The Corona crisis has prepared the ground for the continuous expansion of virtual collaboration – also in product development – from now on. Product development places special demands on IT tools for efficient virtual collaboration. Especially working in context is a decisive productivity factor here. Selected intelligent platform solutions for collaborative PLM already meet these requirements today.

#workfromhome – How does our software development work together now?

At CONTACT we believe that personal and informal interaction of people is an important success factor in complex technical projects – and without doubt this includes the development of our own software products. We therefore attach great importance to giving our teams the opportunity to meet with their colleagues in their offices, our meeting rooms or in places like the “Red Sofa”. All this came to an abrupt and hopefully temporary end through Corona.

Home office for everyone
After initial preparations in the days before, CONTACT decided over the weekend of 14-15 March to let all employees work from home. In contrast to many of our customers, “Work from Home” meets particularly favourable conditions at a software manufacturer: There is no production where material has to be moved, and software as a “virtual” product can in principle be processed anywhere in the world.

As an IT company, we naturally have a suitable and efficient technical infrastructure, and apart from a few necessary hardware transports of workstations, screens and so on, the software development and also the other areas at CONTACT were ready for use in less than a day.

In addition to our headquarter in Bremen, we operate development sites in Munich, Cologne, Paderborn and Stuttgart and frequently work together with external partners. That’s why means of communication such as e-mail, telephoning via Voice-over-IP, Microsoft teams and so on are an daily routine for our technology-aware software developers anyway.

What really holds our development together, however, are the common processes and procedures, and the associated systems. The most important business platform is our in-house installation of CONTACT Elements, or CEDM for short. Everything we do converges there, and all other IT systems are connected to CONTACT Elements.

CONTACT Elements’ Activity Stream enables us to share information and documents quickly and efficiently.

Products
Each software component of CONTACT Elements is listed as a product in our Elements in-house installation. We manage the source code of our business applications in Git or Subversion repositories, which are linked to the product object. Errors or change requests for the software products that arise from the field are managed as “Change Requests” in Elements. If these lead to code changes, a direct link is created between a change request and a source code change (a “commit”) in Git or Subversion. Of course, we also keep a list of product releases and their maturity level in CONTACT Elements.

Our development processes are highly automated and, by nature, completely digital. We operate many other systems that automatically build, test and measure software. All these systems are directly or indirectly connected to CONTACT Elements.

Every hour that a developer spends maintaining or further developing a software component is recorded in CONTACT Elements. This way we always have an overview of the extent to which we invest in software components and what the maintenance costs are.

Projects
Our development methodology combines several agile methods with extensions specific to our company. It is called “Revolution” and is stored in CONTACT Elements by templates for projects that can be adapted by “Tayloring”. In “Revolution” there are also a number of deliverables, which are defined in CONTACT Elements as documents from templates. We create requirements as specifications in CONTACT Elements’ requirements management. Project planning is done in iterations, which are planned and processed with task boards.

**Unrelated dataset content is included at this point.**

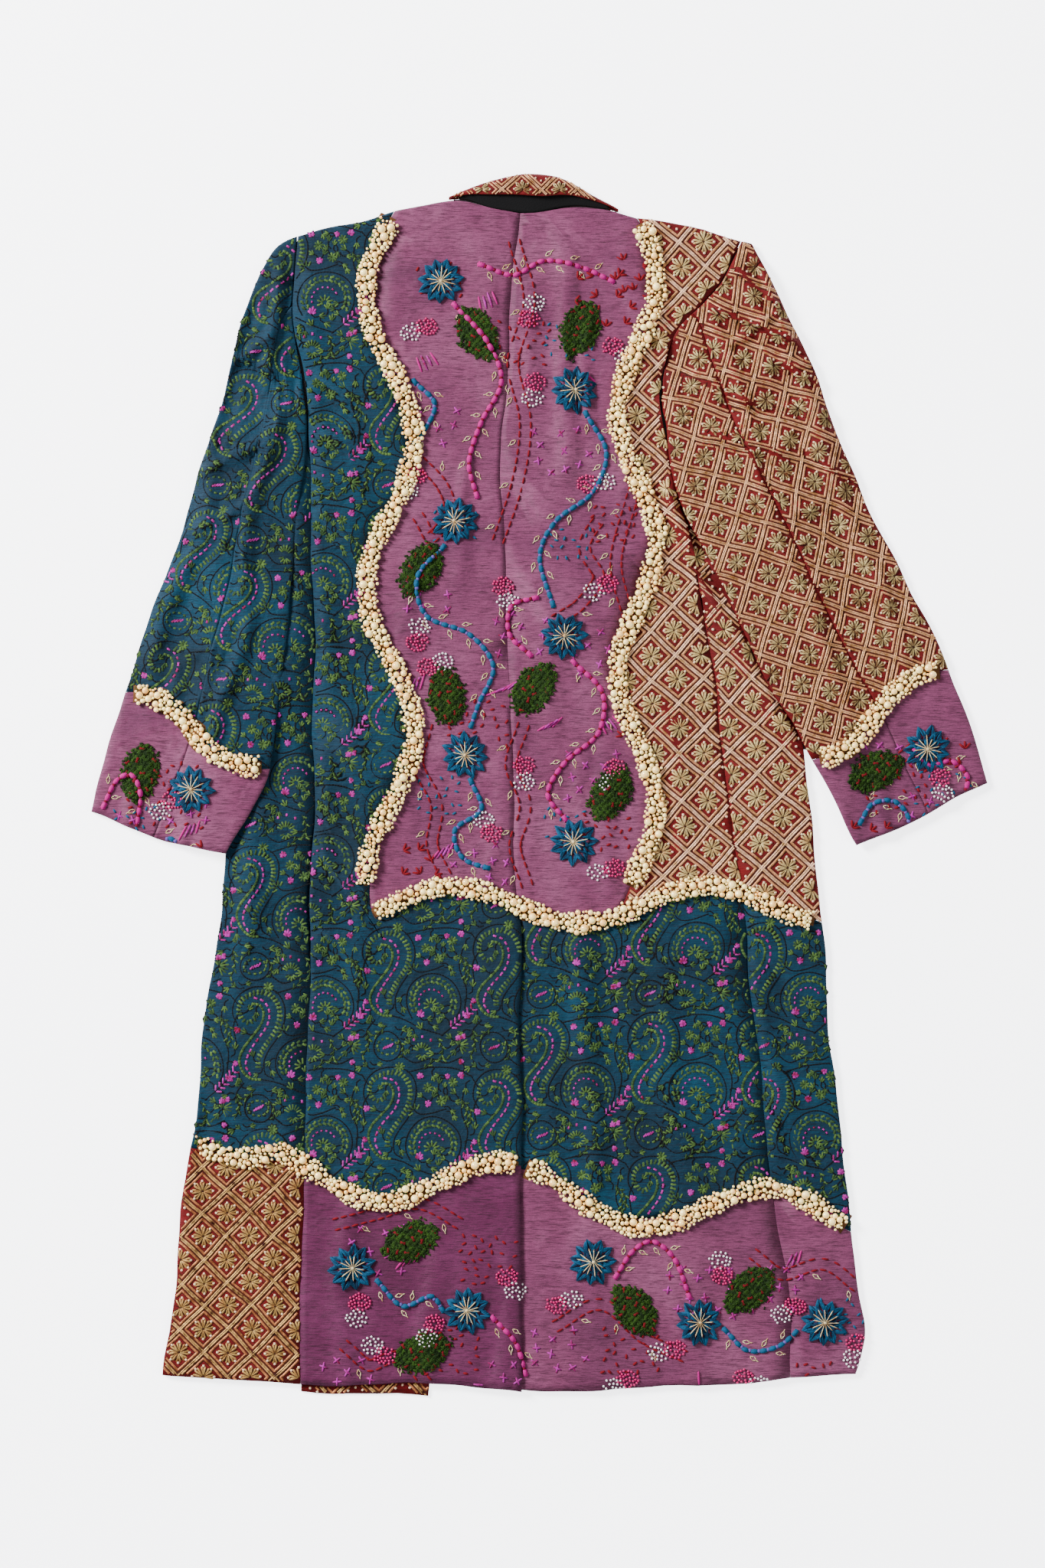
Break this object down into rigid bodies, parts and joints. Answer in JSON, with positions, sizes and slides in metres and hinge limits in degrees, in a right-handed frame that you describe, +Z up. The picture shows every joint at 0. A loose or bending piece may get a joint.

Task board for a current development project at CONTACT.

As a result, all information that is important for our development can be found in one system and linked together. All employees are well acquainted with the terms, are able to access the relevant information at any time and are guided by the systems to the right next activities.

Conclusion
In the current crisis, this system and process landscape creates trust and the ability to act. It has enabled us to switch to remote work practically from one moment to the next without any distortions. In addition, thanks to the willingness of our staff to change and the already existing tendency towards technical tools of communication, we have succeeded in shifting personal interaction and meetings to the Internet via video chats and web conferences.

Agile physical product development?

My last blog post was about teams that only become really agile through experience. Today, the focus is on the challenges that agility brings to engineering.

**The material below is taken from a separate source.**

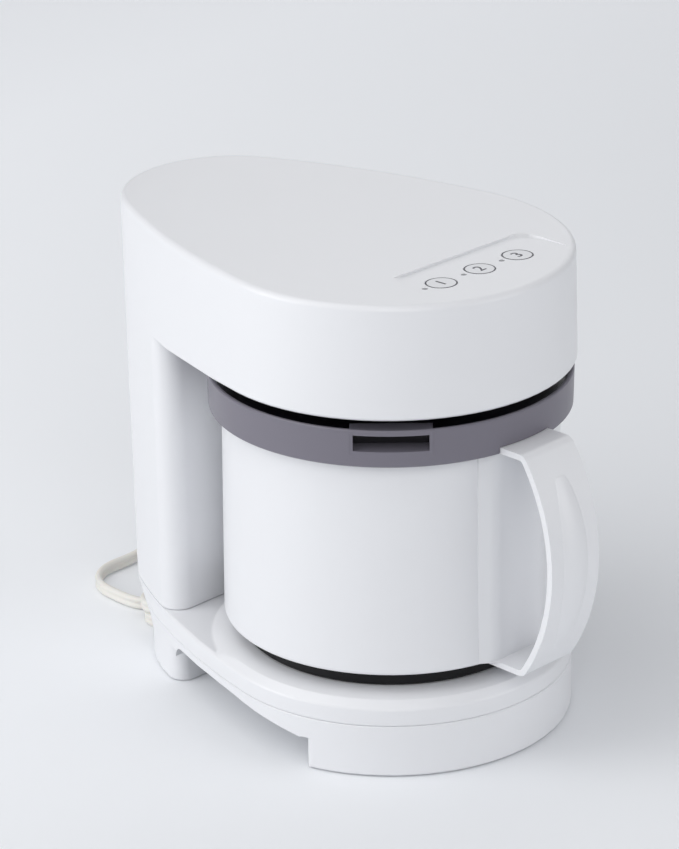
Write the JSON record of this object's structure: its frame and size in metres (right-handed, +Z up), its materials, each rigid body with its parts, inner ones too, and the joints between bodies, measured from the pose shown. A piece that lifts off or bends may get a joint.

Almost 20 years after the Agile Manifesto, agile software development has become widely accepted. It is no longer about whether, but only about best practices in detail and agile scalability. The success and ease of use of task boards, for example, have led to agile procedures also finding enthusiastic users outside software development where tasks are processed in a team.

This finally led to the increasingly intensively discussed question of whether physical products could also be developed more efficiently with an agile approach.

Why?

For many years, there have been established product development processes that have reached great maturity and support successful development. Why abandon them and take on the risks of a completely new approach?

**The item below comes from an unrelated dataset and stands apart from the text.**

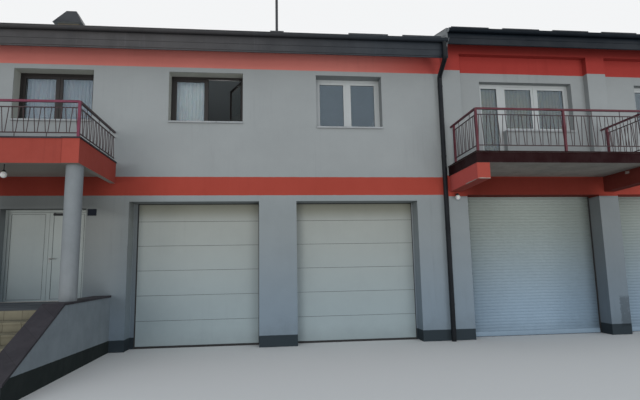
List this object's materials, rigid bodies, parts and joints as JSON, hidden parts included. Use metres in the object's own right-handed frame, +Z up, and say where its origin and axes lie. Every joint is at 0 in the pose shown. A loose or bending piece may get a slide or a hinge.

The more unclear the requirements on the product are and the less known the technology to be used, the less suitable classical project management methods are, because they are very strongly forward-planning. It is precisely this tendency to start projects despite initially incomplete requirements that we are increasingly observing. Digitization and new technologies require new business models or new technological capabilities. This speaks for an agile approach, as it was invented to deal with ambiguity and not-yet-knowledge.

Is that even possible?

The decisive question here is: Are agile methods from software development at all suitable for mastering the challenges of “classical” product development? In contrast to software, physical products are developed with a much greater division of labour. The production of faulty components causes high consequential costs and the validation depends on physical prototypes. It is not possible to present a new, functioning and potentially deliverable stand every two weeks. Solutions for such problems require a creative further development of the known agile process models. A very simple example: The teams of different domains use different sprint durations. While the software team delivers every 2 weeks, the mechanics team delivers every 6 weeks. It is important to synchronize the sprints so that a common increment is achieved every 6 weeks.

The challenge

The challenge of introducing agile methods is therefore twofold: On the one hand, it is necessary to adapt the agile methods from software development to the conditions in product development. On the other hand – and this brings me back to my previous contribution – a lot of agile experience is needed to successfully make such adjustments. In order to resolve this contradiction, one should bring together the pioneers who dare to venture into new territory with experienced “agilicans” who master their craft in software development. Mutual learning and sharing of knowledge leads to a better mastery of product development under rapidly changing conditions.